— start of Record extracts —

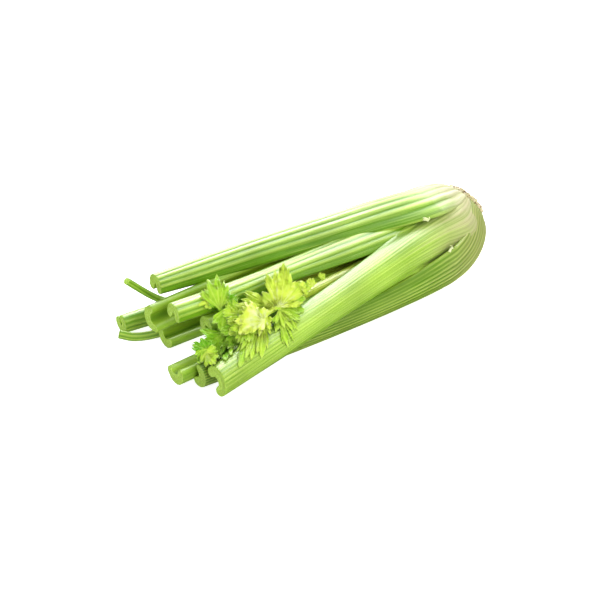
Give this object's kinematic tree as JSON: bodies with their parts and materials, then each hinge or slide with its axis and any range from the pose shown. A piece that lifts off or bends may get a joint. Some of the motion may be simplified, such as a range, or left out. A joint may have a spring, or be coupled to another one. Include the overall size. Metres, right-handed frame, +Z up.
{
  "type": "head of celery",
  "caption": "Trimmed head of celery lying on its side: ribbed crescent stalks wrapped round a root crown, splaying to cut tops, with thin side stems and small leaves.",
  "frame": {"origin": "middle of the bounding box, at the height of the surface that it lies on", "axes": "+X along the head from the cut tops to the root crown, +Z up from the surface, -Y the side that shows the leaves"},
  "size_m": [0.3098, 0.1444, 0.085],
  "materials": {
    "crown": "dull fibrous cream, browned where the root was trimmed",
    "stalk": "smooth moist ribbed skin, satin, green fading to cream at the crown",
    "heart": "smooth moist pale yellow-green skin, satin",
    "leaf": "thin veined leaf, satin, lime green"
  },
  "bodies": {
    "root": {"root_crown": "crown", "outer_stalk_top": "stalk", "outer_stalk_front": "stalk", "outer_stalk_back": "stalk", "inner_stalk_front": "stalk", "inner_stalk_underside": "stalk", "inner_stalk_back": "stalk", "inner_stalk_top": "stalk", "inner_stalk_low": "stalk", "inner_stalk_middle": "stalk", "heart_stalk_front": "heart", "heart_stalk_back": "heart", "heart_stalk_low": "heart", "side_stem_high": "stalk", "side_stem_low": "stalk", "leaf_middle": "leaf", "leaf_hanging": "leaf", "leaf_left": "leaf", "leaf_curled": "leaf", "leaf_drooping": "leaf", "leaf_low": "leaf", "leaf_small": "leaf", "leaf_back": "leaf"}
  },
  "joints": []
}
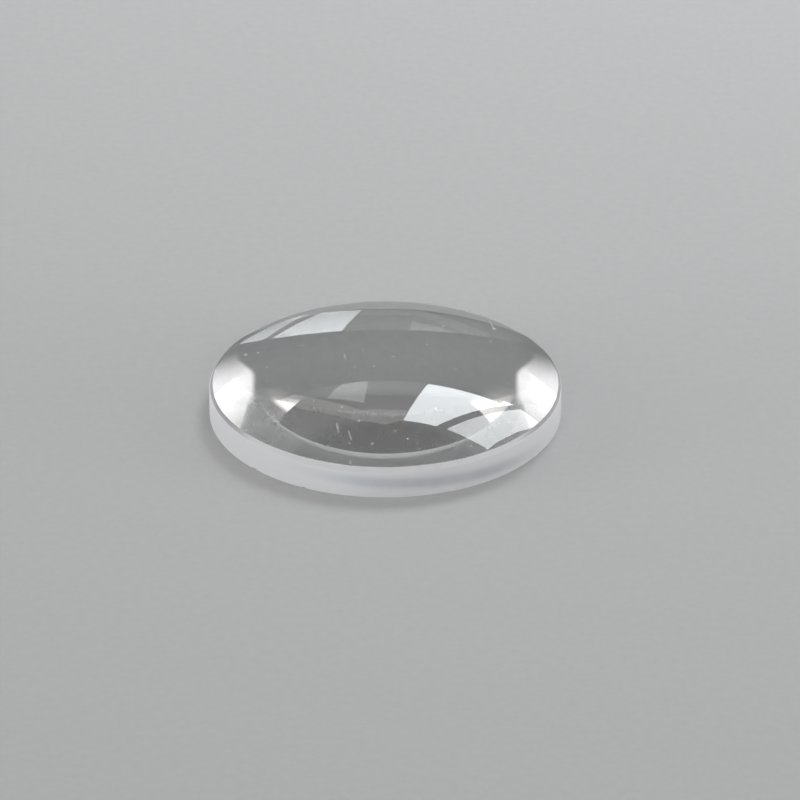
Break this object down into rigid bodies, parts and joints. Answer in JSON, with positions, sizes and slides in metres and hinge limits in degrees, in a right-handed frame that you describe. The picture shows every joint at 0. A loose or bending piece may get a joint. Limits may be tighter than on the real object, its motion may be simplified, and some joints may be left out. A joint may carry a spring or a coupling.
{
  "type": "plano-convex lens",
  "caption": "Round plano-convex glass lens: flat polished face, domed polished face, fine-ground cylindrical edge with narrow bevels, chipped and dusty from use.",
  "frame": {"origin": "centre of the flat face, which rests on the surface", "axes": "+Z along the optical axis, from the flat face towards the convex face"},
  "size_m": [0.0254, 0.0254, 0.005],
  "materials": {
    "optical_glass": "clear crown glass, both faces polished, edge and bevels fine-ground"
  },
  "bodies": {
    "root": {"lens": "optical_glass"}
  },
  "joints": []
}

— end of Record extracts —
— start of Record extracts —

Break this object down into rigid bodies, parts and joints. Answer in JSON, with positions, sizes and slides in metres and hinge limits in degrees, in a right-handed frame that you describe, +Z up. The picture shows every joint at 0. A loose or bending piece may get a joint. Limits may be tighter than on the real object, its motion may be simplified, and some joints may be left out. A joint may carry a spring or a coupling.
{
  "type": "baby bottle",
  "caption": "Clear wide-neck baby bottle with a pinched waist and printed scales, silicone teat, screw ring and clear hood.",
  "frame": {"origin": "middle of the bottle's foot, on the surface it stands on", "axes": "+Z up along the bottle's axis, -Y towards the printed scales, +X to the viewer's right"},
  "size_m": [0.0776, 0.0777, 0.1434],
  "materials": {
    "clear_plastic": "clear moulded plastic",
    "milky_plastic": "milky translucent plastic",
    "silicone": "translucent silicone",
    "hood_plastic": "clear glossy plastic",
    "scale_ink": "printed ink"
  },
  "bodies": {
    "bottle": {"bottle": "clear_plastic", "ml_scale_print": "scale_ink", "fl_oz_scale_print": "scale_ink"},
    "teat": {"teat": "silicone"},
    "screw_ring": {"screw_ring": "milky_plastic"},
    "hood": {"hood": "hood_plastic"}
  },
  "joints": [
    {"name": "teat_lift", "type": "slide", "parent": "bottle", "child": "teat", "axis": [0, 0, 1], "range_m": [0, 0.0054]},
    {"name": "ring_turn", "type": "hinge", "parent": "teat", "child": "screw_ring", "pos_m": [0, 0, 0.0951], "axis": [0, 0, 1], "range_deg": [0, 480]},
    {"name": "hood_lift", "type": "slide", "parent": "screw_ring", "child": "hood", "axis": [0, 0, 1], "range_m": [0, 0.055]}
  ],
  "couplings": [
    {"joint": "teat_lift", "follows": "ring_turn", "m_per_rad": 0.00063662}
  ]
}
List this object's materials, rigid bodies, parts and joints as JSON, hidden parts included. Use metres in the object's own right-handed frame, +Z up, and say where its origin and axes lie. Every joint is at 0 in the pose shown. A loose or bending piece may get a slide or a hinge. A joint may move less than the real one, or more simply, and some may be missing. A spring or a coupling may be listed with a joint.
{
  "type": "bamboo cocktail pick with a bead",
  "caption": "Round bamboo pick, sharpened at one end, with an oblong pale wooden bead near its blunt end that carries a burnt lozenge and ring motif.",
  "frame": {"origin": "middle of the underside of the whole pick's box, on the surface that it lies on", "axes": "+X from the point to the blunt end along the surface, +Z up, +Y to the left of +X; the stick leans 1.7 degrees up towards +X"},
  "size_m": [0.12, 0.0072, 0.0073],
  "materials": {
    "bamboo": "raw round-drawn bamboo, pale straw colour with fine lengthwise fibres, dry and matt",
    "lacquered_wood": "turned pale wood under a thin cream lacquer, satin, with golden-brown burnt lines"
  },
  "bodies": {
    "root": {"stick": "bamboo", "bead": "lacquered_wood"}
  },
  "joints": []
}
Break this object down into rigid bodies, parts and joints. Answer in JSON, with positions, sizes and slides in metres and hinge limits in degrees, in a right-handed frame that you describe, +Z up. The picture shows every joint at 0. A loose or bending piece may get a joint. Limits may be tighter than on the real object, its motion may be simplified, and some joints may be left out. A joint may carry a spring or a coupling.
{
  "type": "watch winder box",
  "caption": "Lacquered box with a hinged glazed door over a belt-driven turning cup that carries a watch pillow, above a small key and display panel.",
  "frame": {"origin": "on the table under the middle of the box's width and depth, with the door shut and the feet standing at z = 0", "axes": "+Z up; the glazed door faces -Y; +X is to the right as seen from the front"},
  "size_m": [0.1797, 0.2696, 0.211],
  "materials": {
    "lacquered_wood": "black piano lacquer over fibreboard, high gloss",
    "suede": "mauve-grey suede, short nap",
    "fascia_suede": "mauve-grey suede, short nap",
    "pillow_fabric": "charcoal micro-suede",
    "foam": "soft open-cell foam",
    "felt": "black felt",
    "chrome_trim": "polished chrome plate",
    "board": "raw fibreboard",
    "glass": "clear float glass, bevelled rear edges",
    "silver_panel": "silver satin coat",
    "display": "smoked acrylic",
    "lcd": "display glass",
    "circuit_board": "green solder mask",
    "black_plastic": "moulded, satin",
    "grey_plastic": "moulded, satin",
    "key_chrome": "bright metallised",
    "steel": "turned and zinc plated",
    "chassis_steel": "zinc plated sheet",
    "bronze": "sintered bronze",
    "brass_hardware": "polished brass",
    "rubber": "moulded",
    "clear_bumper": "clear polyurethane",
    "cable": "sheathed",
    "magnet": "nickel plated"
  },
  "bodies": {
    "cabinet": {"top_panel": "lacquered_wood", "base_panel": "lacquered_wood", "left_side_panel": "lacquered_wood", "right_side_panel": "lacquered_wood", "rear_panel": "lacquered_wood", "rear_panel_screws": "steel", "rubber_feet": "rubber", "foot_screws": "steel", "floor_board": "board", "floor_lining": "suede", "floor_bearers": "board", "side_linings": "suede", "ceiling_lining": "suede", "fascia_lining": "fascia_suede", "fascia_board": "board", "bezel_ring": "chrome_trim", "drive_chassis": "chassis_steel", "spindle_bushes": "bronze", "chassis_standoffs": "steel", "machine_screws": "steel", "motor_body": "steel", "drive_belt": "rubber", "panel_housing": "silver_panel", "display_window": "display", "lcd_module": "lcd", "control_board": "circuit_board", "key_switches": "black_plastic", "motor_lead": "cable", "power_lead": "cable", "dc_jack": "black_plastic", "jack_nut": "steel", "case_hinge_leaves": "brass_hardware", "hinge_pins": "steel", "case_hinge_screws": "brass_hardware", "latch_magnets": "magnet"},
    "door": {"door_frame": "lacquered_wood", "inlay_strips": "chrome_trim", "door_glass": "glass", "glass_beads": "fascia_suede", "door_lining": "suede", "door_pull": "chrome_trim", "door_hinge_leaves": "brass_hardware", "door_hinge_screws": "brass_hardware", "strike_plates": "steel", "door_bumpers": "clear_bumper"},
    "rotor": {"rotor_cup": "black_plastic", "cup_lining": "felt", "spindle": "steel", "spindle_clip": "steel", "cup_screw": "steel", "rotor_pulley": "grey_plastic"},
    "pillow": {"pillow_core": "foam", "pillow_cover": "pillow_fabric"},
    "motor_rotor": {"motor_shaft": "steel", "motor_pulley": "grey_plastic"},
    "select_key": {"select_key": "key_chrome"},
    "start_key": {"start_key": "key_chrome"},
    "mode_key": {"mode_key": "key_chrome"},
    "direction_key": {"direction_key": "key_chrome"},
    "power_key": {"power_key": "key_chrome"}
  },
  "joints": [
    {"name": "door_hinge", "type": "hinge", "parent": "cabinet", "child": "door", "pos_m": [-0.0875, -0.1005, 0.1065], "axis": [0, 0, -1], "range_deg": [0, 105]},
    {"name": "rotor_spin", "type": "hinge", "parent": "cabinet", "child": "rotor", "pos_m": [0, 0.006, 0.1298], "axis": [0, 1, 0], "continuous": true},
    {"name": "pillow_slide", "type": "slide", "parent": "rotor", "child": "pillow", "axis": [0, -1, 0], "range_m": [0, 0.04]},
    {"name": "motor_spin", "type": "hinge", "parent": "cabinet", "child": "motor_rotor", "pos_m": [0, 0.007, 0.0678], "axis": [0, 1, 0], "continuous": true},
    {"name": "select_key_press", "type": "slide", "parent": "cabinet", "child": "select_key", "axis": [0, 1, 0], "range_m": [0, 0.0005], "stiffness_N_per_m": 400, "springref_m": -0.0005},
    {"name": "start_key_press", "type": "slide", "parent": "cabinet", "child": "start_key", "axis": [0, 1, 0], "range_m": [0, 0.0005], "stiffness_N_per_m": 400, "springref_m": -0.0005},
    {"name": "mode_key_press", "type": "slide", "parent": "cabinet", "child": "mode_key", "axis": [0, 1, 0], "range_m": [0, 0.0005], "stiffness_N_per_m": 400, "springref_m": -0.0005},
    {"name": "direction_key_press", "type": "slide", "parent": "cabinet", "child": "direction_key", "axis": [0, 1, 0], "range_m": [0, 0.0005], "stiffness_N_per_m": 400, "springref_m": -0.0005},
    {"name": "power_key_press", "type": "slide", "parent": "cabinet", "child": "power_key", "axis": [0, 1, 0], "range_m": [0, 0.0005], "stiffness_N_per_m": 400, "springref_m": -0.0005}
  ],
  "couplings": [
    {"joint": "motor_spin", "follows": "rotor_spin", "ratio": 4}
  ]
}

— end of Record extracts —
— start of Record extracts —

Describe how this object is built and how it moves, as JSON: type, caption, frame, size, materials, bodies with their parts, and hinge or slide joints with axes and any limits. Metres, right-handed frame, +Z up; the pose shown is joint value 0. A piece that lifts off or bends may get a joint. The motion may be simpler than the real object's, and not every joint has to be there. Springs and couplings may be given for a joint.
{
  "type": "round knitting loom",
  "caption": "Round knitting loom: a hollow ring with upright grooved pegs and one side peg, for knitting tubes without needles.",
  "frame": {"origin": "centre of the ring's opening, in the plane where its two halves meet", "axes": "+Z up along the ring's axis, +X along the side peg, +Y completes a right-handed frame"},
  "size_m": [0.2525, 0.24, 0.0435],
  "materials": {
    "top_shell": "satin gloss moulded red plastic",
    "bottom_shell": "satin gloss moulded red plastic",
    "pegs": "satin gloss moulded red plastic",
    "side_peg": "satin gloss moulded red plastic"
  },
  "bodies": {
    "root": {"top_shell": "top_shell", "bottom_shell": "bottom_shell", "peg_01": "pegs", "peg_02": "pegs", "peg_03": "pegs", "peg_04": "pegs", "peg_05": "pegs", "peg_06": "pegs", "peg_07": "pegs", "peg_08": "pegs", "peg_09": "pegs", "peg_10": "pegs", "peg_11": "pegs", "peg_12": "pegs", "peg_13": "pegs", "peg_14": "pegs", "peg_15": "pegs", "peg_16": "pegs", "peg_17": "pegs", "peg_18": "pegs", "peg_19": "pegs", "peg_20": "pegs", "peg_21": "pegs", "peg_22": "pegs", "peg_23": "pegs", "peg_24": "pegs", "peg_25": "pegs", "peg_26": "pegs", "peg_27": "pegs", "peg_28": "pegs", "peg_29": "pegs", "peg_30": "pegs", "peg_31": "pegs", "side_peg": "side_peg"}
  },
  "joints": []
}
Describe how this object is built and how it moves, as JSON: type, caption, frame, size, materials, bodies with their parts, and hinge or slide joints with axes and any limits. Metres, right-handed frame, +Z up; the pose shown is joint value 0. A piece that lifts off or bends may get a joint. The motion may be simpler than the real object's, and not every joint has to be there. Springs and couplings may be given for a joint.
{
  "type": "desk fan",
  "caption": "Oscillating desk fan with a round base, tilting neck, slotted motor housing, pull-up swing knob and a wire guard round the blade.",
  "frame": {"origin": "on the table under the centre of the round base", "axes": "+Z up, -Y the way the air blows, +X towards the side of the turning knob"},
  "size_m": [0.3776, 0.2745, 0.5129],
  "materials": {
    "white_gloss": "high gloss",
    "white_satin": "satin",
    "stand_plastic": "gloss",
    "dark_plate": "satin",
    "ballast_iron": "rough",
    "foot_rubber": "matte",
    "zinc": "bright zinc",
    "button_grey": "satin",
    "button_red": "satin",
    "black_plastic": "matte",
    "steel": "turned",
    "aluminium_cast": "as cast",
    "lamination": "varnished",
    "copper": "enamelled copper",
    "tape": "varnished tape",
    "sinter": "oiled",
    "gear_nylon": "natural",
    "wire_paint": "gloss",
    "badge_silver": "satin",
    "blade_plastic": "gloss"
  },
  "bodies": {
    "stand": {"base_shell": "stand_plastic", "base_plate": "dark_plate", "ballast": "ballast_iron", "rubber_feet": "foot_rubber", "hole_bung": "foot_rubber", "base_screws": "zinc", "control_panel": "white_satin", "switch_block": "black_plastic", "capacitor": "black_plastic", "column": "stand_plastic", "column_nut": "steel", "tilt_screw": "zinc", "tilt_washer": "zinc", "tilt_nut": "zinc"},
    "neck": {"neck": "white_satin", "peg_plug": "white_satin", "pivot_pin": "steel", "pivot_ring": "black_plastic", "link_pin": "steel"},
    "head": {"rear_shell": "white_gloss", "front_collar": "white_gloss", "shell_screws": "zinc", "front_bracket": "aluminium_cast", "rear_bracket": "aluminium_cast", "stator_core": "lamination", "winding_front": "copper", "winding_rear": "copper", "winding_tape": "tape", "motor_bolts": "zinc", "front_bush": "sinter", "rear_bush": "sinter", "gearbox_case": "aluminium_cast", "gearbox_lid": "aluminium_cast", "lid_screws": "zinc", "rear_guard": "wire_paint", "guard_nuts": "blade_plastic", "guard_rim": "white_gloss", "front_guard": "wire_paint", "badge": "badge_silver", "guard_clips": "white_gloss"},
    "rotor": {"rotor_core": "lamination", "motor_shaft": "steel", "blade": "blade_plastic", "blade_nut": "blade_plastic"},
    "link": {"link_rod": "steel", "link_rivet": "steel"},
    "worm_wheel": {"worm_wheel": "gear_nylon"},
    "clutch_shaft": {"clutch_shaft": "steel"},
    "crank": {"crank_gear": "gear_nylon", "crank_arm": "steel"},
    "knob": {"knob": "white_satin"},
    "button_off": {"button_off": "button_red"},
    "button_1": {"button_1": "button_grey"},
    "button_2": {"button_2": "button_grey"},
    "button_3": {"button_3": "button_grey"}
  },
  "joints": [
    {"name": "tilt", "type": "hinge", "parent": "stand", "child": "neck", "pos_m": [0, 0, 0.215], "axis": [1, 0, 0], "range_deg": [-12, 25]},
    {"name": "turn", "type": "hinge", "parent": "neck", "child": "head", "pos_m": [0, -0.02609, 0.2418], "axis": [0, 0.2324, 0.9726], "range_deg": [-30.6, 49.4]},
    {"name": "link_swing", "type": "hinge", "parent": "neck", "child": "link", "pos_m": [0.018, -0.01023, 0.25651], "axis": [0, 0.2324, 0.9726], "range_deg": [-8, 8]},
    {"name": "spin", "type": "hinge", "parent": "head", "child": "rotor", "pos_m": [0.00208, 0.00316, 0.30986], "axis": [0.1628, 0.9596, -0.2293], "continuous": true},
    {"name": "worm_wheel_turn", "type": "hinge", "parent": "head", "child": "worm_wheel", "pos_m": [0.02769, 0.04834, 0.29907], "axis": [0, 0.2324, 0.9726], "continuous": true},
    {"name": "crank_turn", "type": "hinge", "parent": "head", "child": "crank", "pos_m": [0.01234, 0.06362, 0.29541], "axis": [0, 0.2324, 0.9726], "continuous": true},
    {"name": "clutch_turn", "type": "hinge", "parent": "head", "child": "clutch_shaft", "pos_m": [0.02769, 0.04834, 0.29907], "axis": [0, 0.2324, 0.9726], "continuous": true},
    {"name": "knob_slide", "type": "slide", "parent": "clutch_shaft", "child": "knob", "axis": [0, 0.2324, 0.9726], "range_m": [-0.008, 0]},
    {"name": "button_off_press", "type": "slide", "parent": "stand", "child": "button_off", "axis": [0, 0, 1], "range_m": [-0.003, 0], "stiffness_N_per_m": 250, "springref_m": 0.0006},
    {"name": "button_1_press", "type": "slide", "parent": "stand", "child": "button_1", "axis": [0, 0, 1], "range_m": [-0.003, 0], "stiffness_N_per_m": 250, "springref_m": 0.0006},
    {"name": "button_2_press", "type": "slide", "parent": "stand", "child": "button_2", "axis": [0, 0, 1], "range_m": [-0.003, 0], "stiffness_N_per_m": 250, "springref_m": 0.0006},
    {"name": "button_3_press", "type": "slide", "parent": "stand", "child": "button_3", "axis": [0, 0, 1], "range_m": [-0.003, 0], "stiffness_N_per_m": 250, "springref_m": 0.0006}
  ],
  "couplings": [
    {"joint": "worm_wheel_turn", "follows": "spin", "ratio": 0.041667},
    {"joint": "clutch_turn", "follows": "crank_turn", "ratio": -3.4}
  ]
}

— end of Record extracts —

What is being asked:
Pick out the lines containing the string "degrees" and show them.

Response to this task:
Break this object down into rigid bodies, parts and joints. Answer in JSON, with positions, sizes and slides in metres and hinge limits in degrees, in a right-handed frame that you describe. The picture shows every joint at 0. A loose or bending piece may get a joint. Limits may be tighter than on the real object, its motion may be simplified, and some joints may be left out. A joint may carry a spring or a coupling.
Break this object down into rigid bodies, parts and joints. Answer in JSON, with positions, sizes and slides in metres and hinge limits in degrees, in a right-handed frame that you describe, +Z up. The picture shows every joint at 0. A loose or bending piece may get a joint. Limits may be tighter than on the real object, its motion may be simplified, and some joints may be left out. A joint may carry a spring or a coupling.
  "frame": {"origin": "middle of the underside of the whole pick's box, on the surface that it lies on", "axes": "+X from the point to the blunt end along the surface, +Z up, +Y to the left of +X; the stick leans 1.7 degrees up towards +X"},
Break this object down into rigid bodies, parts and joints. Answer in JSON, with positions, sizes and slides in metres and hinge limits in degrees, in a right-handed frame that you describe, +Z up. The picture shows every joint at 0. A loose or bending piece may get a joint. Limits may be tighter than on the real object, its motion may be simplified, and some joints may be left out. A joint may carry a spring or a coupling.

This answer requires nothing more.